I keep two 5 lb. feeders for 15 birds. I keep them full most of the time since my schedule doesn’t allow me to monitor them at all times. If you choose to fill up your feeders to free feed, I would recommend putting them up in the evenings (in a metal storage container) and putting them back out in the morning.

This will keep pests away. I also always check the age of the feed I buy to make sure it’s not out of date and free of pests. I let my birds empty their feeders before I refill them, no room for pickiness here!

Keep in mind my birds also get treats and free range during the day so they get plenty to eat. Shop local with us and check out Kissimmee Valley Feed’s poultry selection here!

There are three main points to address when considering feed storage and containers.

1. Environment

Feed kept in the hot sun and dry conditions will get overly dry and lose palatability. Feed stored in hot, humid conditions can mold and be prone to insects. Keep feed in a container that stays out of the elements and is in a dry, cool location.

If the feed that’s already in the feeder gets wet or starts to age, dump it out and start fresh (maybe with a little less this time). Allow the birds to completely empty the feeder before you refill it so it’s always free of build-up and mold.

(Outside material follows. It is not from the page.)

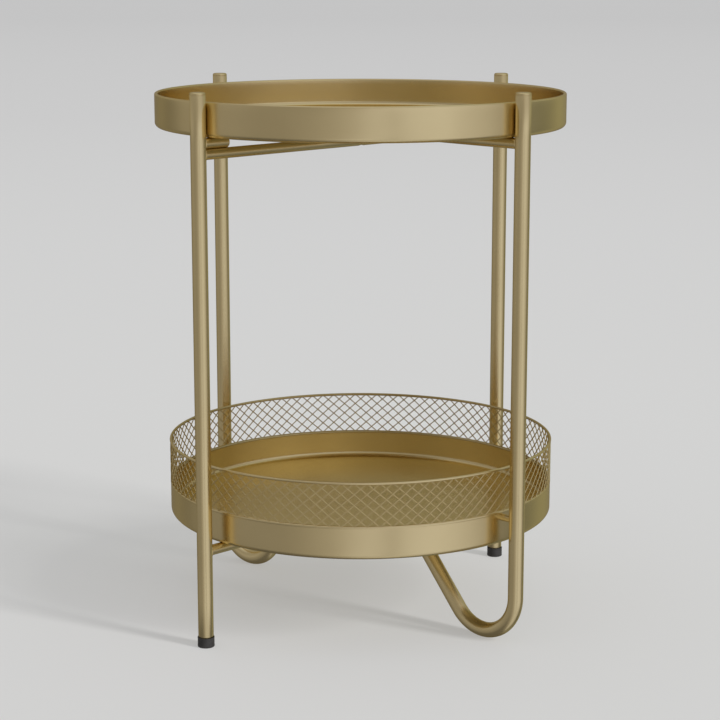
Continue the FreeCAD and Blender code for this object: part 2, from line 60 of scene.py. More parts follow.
def add_rings(bm, rings, closed_path=False, cap=True):
    """Skins a list of rings (lists of Vector, same length, each closed)."""
    vs = [[bm.verts.new(p * MM) for p in ring] for ring in rings]
    n = len(vs[0])
    last = len(vs) if closed_path else len(vs) - 1
    for i in range(last):
        a, b = vs[i], vs[(i + 1) % len(vs)]
        for j in range(n):
            k = (j + 1) % n
            bm.faces.new((a[j], a[k], b[k], b[j]))
    if cap and not closed_path:
        bm.faces.new(list(reversed(vs[0])))
        bm.faces.new(vs[-1])
    return vs


def revolve(bm, profile, n=360, cx=0.0, cy=0.0):
    """Turns a closed outline of (r, z) round the vertical through cx, cy. Points on the axis stay single."""
    cols = []
    for r, z in profile:
        if r < 1e-6:
            cols.append([bm.verts.new(Vector((cx, cy, z)) * MM)])
        else:
            cols.append(
                [
                    bm.verts.new(
                        Vector(
                            (
                                cx + r * math.cos(2 * math.pi * k / n),
                                cy + r * math.sin(2 * math.pi * k / n),
                                z,
                            )
                        )
                        * MM
                    )
                    for k in range(n)
                ]
            )
    m = len(cols)
    for i in range(m):
        a, b = cols[i], cols[(i + 1) % m]
        if len(a) == 1 and len(b) == 1:
            continue
        for k in range(n):
            l = (k + 1) % n
            if len(a) == 1:
                bm.faces.new((a[0], b[k], b[l]))
            elif len(b) == 1:
                bm.faces.new((a[k], a[l], b[0]))
            else:
                bm.faces.new((a[k], a[l], b[l], b[k]))


def arc(cx, cz, r, a0, a1, steps):
    """Points of an arc in an (r, z) outline, degrees."""
    return [
        (
            cx + r * math.cos(math.radians(a0 + (a1 - a0) * i / steps)),
            cz + r * math.sin(math.radians(a0 + (a1 - a0) * i / steps)),
        )
        for i in range(steps + 1)
    ]


# ------------------------------------------------------------------ materials
def new_material(name):
    m = bpy.data.materials.new(name)
    m.use_nodes = True
    nt = m.node_tree
    bsdf = next(n for n in nt.nodes if n.type == "BSDF_PRINCIPLED")
    return m, nt, bsdf


def noise(nt, coord, scale, detail, rough, location):
    n = nt.nodes.new("ShaderNodeTexNoise")
    n.inputs["Scale"].default_value = scale
    n.inputs["Detail"].default_value = detail
    n.inputs["Roughness"].default_value = rough
    n.location = location
    nt.links.new(coord, n.inputs["Vector"])
    return n


def ramp(nt, fac, stops):
    r = nt.nodes.new("ShaderNodeValToRGB")
    el = r.color_ramp.elements
    while len(el) > len(stops):
        el.remove(el[-1])
    while len(el) < len(stops):
        el.new(0.5)
    for e, (pos, col) in zip(el, stops):
        e.position = pos
        e.color = (*col, 1.0)
    nt.links.new(fac, r.inputs["Fac"])
    return r


def map_range(nt, value, lo, hi, out_lo, out_hi, smooth=False):
    m = nt.nodes.new("ShaderNodeMapRange")
    if smooth:
        m.interpolation_type = "SMOOTHSTEP"
    m.inputs["From Min"].default_value = lo
    m.inputs["From Max"].default_value = hi
    m.inputs["To Min"].default_value = out_lo
    m.inputs["To Max"].default_value = out_hi
    nt.links.new(value, m.inputs["Value"])
    return m


GOLD = (0.78, 0.637, 0.345)
EDGE = (0.88, 0.80, 0.55)  # how the paint's sheen keeps its colour at a glance


def painted_inner_shade(nt, tc, colour, inner_shade_level):
    """Darkens a colour where a surface faces the table's axis: painted shade on the mesh wires' inner side,
    standing in for the dimmer light they take from inside the basket.
    """
    flat = nt.nodes.new("ShaderNodeVectorMath")
    flat.operation = "MULTIPLY"
    flat.inputs[1].default_value = (1.0, 1.0, 0.0)
    nt.links.new(tc.outputs["Object"], flat.inputs[0])
    out = nt.nodes.new("ShaderNodeVectorMath")
    out.operation = "NORMALIZE"
    nt.links.new(flat.outputs["Vector"], out.inputs[0])
    face = nt.nodes.new("ShaderNodeVectorMath")
    face.operation = "DOT_PRODUCT"
    nt.links.new(out.outputs["Vector"], face.inputs[0])
    nt.links.new(tc.outputs["Normal"], face.inputs[1])
    level = map_range(nt, face.outputs["Value"], -0.55, 0.15, inner_shade_level, 1.0)
    scale = nt.nodes.new("ShaderNodeVectorMath")
    scale.operation = "SCALE"
    nt.links.new(colour, scale.inputs[0])
    nt.links.new(level.outputs["Result"], scale.inputs["Scale"])
    return scale.outputs["Vector"]


def satin_gold(name, tint=1.0, rough=0.25, grain=1.0, inner_shade_level=1.0):
    """Satin metallic paint: flake sparkle too fine to see singly, a faint orange peel, slightly uneven sheen."""
    m, nt, b = new_material(name)
    tc = nt.nodes.new("ShaderNodeTexCoord")
    obj = tc.outputs["Object"]
    b.inputs["Metallic"].default_value = 1.0
    b.inputs["IOR"].default_value = 1.5
    b.inputs["Specular Tint"].default_value = (*EDGE, 1.0)
    g = [c * tint for c in GOLD]
    cloud = noise(nt, obj, 14.0, 3.0, 0.55, (-900, 300))
    col = ramp(
        nt,
        cloud.outputs["Fac"],
        [
            (0.30, (g[0] * 0.975, g[1] * 0.972, g[2] * 0.965)),
            (0.70, (g[0] * 1.025, g[1] * 1.028, g[2] * 1.035)),
        ],
    )
    # unless its level is 1, the base colour gets painted shade on the side facing the table's axis
    base_with_painted_shade = col.outputs["Color"] if inner_shade_level == 1.0 else painted_inner_shade(nt, tc, col.outputs["Color"], inner_shade_level)
    nt.links.new(base_with_painted_shade, b.inputs["Base Color"])
    flake = noise(nt, obj, 3200.0, 1.0, 0.5, (-900, 0))
    wear = noise(nt, obj, 22.0, 3.0, 0.5, (-900, 150))
    sheen = map_range(nt, wear.outputs["Fac"], 0.3, 0.7, rough - 0.012, rough + 0.012)
    nt.links.new(sheen.outputs["Result"], b.inputs["Roughness"])
    peel = noise(nt, obj, 120.0, 1.0, 0.4, (-900, -300))
    mix = nt.nodes.new("ShaderNodeMath")
    mix.operation = "MULTIPLY_ADD"
    mix.inputs[1].default_value = 0.35
    nt.links.new(flake.outputs["Fac"], mix.inputs[0])
    nt.links.new(peel.outputs["Fac"], mix.inputs[2])
    bump = nt.nodes.new("ShaderNodeBump")
    bump.inputs["Strength"].default_value = 0.006 * grain
    bump.inputs["Distance"].default_value = 0.0001
    nt.links.new(mix.outputs[0], bump.inputs["Height"])
    nt.links.new(bump.outputs["Normal"], b.inputs["Normal"])
    return m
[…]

Mold can make your birds sick in large amounts. Once in a while its best to check and wash out your feeders. Yes, even if they haven’t been exposed to extreme elements.

2. Pests

Pests can be attracted any time feed is old, has gotten hot, moist or been left exposed. These can include various types of bugs that will get into and feed on the product.

It also includes rodents and other small animals that would enjoy a free snack. Storing feed in a rodent safe container is my personal recommendation. Preferably a metal bin that has a tight fitting lid. The metal will keep small rodents like mice and rats from chewing through and getting into your feed bin.

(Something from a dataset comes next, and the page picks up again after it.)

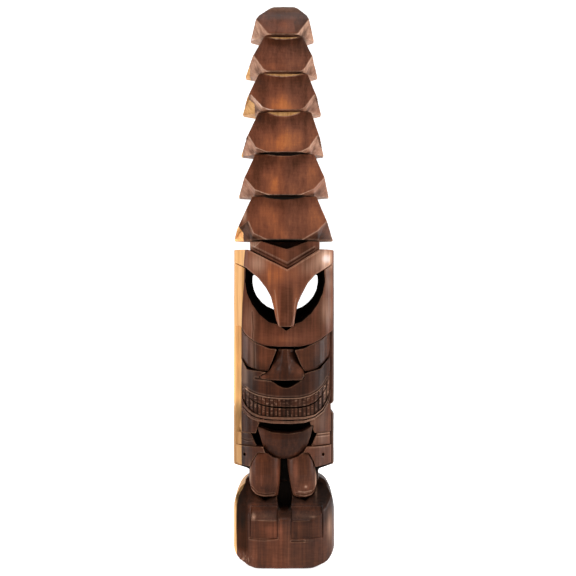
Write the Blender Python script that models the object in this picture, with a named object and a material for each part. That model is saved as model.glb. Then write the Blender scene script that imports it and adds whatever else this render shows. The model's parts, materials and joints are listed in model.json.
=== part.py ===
"""A standing wooden tiki, carved from one log, divided at the carver's stop cuts.

Metres, +Z up. The figure faces -Y and +X is on the viewer's right, so every
"left" and "right" below is as seen from the front.  The origin is the centre of
the base on the ground.  Every element is its own closed body with GAP between it
and its neighbours.
"""

import math

import bmesh
import bpy

# ---------------------------------------------------------------- dimensions
GAP = 0.0003                 # the stop cut left between two neighbouring elements
HEIGHT = 0.915               # ground to the crown of the cap
LOG_HALF_WIDTH = 0.0835      # half of the log's width, side to side
LOG_HALF_DEPTH = 0.070       # half of the log's depth, front to back
LOG_SQUARENESS = 2.5         # 2 is a plain ellipse, larger is squarer
LOG_SIDES = 44               # flats round the log
BASE_SQUARENESS = 3.2        # the base is trimmed flatter in front than the log above

SLAB_FRONT = -0.024          # the plane the carving stands in front of
BROW_FRONT = 0.066           # how far forward each relief stands of the log's axis
EYE_PLATE_FRONT = 0.049
CHEEK_FRONT = 0.057
MUZZLE_FRONT = 0.066
TEETH_FRONT = 0.062
JAW_FRONT = 0.067
ARM_FRONT = 0.058
HAND_FRONT = 0.061
FOREHEAD_FRONT = 0.056

BASE_SHOULDER_TOP = 0.134    # flat top of the base, under the slab
BASE_RIM = 0.004             # rounding of the bottom rim
FOOT_LEDGE = 0.0500          # top of the plinth in front, under the feet
FOOT_BACK = -0.0520          # back wall of the pockets the feet stand in
FOOT_LEFT_X = (-0.0530, -0.0100)
FOOT_RIGHT_X = (0.0115, 0.0615)

# The base's sloping instep in side view, (y, z), from its front edge up to the slab.
INSTEP = (
    (-0.0720, 0.0795), (-0.0660, 0.0830), (-0.0600, 0.0905), (-0.0545, 0.0985),
    (-0.0470, 0.1075), (-0.0380, 0.1190), (-0.0300, 0.1290), (-0.0235, 0.1345),
)
# The tops of the feet in side view: a near-upright toe, a flat facet, then the instep.
FOOT_TOP = ((-0.0720, 0.0770), (-0.0665, 0.0785), (-0.0560, 0.0925), (-0.0510, 0.1018))

# Rounding of the legs: height and how far forward the middle stands.
LEG_SWELL = (
    (0.1000, 0.0400), (0.1090, 0.0470), (0.1180, 0.0520), (0.1320, 0.0565),
    (0.1500, 0.0590), (0.1700, 0.0580), (0.1900, 0.0540), (0.2050, 0.0500),
)
LEG_SIDES = 14               # flats round half a leg
# The belly's bowl: height, half width, how far forward it stands.
BELLY_CENTRE = 0.0020
BELLY_SIDES = 16             # flats round half the belly
BELLY_BOWL = (
    (0.1660, 0.030, 0.0400), (0.1740, 0.038, 0.0480), (0.1800, 0.043, 0.0530), (0.1880, 0.048, 0.0575),
    (0.1980, 0.053, 0.0610), (0.2080, 0.057, 0.0625), (0.2200, 0.061, 0.0615), (0.2400, 0.066, 0.0570),
)
# The nose: height, half width of the keel, reach of the wings, how far forward the keel
# stands, and how steeply the wings fall back from it.
NOSE_RINGS = (
    (0.2980, 0.0060, 0.0440, 0.0680, 0.60), (0.3050, 0.0062, 0.0440, 0.0698, 0.60),
    (0.3120, 0.0058, 0.0430, 0.0695, 0.64), (0.3180, 0.0055, 0.0330, 0.0680, 0.80),
    (0.3320, 0.0050, 0.0235, 0.0625, 1.00), (0.3460, 0.0046, 0.0190, 0.0570, 1.00),
    (0.3600, 0.0044, 0.0180, 0.0530, 1.00),
)
# The same fall in plan: share of the wing's reach, distance back from the keel.
NOSE_FALL = ((0.42, 0.0055), (0.72, 0.0105), (1.00, 0.0185), (1.15, 0.0450))

# The base's rounded shoulder in the front view, from the waist out to the side.
SHOULDER = (
    (0.0580, 0.1341), (0.0651, 0.1309), (0.0700, 0.1270), (0.0740, 0.1220),
    (0.0785, 0.1125), (0.0815, 0.1010), (0.0829, 0.0900), (0.0836, 0.0760),
)
# The base's lower corners, rounded away in the front view.
LOWER_CORNER = (
    (0.0850, 0.0290), (0.0790, 0.0190), (0.0720, 0.0106), (0.0629, 0.0060),
    (0.0500, 0.0015), (0.0430, -0.0010),
)
WAIST_HALF = 0.0570          # the narrow part between the hands and the base
WAIST_TOP = 0.1535
SLAB_TOP = 0.5142

BROW_CENTRE = 0.0020         # the face's centre line, a little right of the axis
EYE_BACK_CENTRE = 0.0012     # the same line where the eye holes come out at the back
TOOTH_COUNT = 22
SLIT_HALF = 0.0012           # half the height of the slot between the teeth, at its middle
LIP_GROOVE_HALF = 0.0009
LIP_GROOVE_DEPTH = 0.0024
HAND_HOLE_RADIUS = 0.0021
HAND_HOLE_DEPTH = 0.014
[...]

A tight fitting lid will also keep larger pests like raccoons and opossum from pulling the lid open and helping themselves to an easy meal. If you keep feed in a feeder all the time it’s always best practice to put your feed containers up in a bin at night and pull them back out in the morning.

If moving the feeder is not an option, then you may look into getting a feeder that opens when the chickens step on a pedal and closes back when they step away. Typically mice are going to be too light to open up these types of feeders.

3. Age of feed/rotation

When buying from a feed store or even when you keep multiple bags of feed on hand, it’s always best to check and make sure you are buying/using the oldest feed first.

Somewhere on the feed tag there should be dates (typically a manufacture date) letting you know when it was made.

Using the oldest feed first ensures that you always have the freshest feed on hand.

With these considerations, you are sure to keep you and your feathered friends happy and healthy!